Direction =>
Return a copy of each line that holds the string "frame".

Task input =>
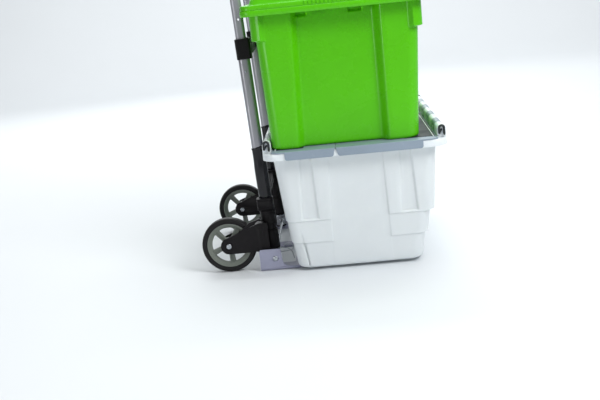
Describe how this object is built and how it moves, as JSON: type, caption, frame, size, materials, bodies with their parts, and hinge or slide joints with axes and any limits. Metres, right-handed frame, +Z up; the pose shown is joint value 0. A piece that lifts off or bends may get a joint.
...
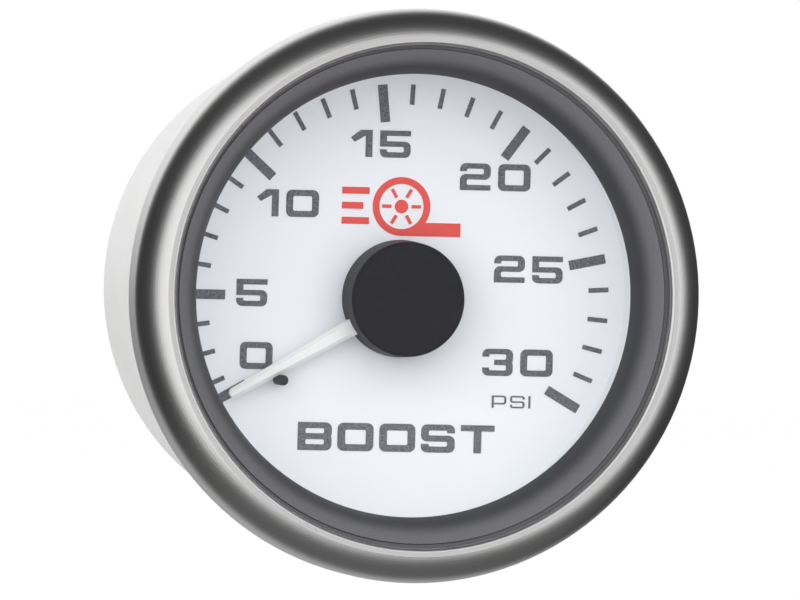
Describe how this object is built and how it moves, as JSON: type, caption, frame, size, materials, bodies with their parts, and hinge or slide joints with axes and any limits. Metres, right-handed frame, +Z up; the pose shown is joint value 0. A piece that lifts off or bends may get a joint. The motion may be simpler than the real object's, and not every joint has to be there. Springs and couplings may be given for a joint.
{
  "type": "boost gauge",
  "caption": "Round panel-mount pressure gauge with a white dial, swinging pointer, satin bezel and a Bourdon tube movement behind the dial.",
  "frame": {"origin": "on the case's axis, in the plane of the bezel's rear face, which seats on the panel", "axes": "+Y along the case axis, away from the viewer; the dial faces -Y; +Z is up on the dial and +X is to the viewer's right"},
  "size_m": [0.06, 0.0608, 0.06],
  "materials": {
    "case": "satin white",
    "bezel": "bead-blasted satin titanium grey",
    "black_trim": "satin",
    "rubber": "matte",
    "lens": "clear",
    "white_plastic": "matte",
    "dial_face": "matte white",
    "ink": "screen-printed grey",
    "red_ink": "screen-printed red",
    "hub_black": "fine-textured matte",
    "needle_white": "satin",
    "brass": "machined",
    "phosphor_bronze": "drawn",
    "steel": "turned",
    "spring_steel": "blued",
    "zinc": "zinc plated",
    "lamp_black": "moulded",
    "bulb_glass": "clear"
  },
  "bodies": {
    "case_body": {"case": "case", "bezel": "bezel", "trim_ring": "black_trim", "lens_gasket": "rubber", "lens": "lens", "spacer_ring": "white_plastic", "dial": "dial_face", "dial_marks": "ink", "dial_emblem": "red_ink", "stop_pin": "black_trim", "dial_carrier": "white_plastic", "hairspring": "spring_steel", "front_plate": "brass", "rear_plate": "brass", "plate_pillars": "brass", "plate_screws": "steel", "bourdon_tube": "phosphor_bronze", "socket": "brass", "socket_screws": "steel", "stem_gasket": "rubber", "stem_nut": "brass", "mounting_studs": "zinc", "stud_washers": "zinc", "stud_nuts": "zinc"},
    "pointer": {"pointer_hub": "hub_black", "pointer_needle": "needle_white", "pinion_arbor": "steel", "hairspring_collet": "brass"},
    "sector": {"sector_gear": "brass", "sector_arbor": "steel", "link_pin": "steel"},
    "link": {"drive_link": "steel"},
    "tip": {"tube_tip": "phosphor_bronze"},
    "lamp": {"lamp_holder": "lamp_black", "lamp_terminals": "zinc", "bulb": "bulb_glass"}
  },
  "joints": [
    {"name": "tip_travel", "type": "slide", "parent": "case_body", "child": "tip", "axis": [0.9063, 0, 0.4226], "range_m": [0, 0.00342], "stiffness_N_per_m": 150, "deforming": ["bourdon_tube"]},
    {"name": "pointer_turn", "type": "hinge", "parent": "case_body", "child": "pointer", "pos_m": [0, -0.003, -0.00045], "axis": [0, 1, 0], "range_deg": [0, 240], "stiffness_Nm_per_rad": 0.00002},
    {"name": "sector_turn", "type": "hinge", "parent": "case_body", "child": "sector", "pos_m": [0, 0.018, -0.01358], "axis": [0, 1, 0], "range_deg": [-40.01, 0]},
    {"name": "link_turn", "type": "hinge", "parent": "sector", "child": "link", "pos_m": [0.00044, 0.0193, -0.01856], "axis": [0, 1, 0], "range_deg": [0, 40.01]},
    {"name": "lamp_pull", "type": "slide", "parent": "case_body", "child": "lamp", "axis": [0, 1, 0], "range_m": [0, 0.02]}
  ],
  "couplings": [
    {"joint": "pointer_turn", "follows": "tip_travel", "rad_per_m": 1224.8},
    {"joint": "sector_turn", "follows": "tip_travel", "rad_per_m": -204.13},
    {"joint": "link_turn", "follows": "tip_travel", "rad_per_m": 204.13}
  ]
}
==
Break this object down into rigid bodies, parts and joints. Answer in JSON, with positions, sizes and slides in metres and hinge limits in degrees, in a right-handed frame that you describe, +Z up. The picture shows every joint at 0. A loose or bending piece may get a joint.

The reply =>
Describe how this object is built and how it moves, as JSON: type, caption, frame, size, materials, bodies with their parts, and hinge or slide joints with axes and any limits. Metres, right-handed frame, +Z up; the pose shown is joint value 0. A piece that lifts off or bends may get a joint.
Describe how this object is built and how it moves, as JSON: type, caption, frame, size, materials, bodies with their parts, and hinge or slide joints with axes and any limits. Metres, right-handed frame, +Z up; the pose shown is joint value 0. A piece that lifts off or bends may get a joint. The motion may be simpler than the real object's, and not every joint has to be there. Springs and couplings may be given for a joint.
  "frame": {"origin": "on the case's axis, in the plane of the bezel's rear face, which seats on the panel", "axes": "+Y along the case axis, away from the viewer; the dial faces -Y; +Z is up on the dial and +X is to the viewer's right"},
Break this object down into rigid bodies, parts and joints. Answer in JSON, with positions, sizes and slides in metres and hinge limits in degrees, in a right-handed frame that you describe, +Z up. The picture shows every joint at 0. A loose or bending piece may get a joint.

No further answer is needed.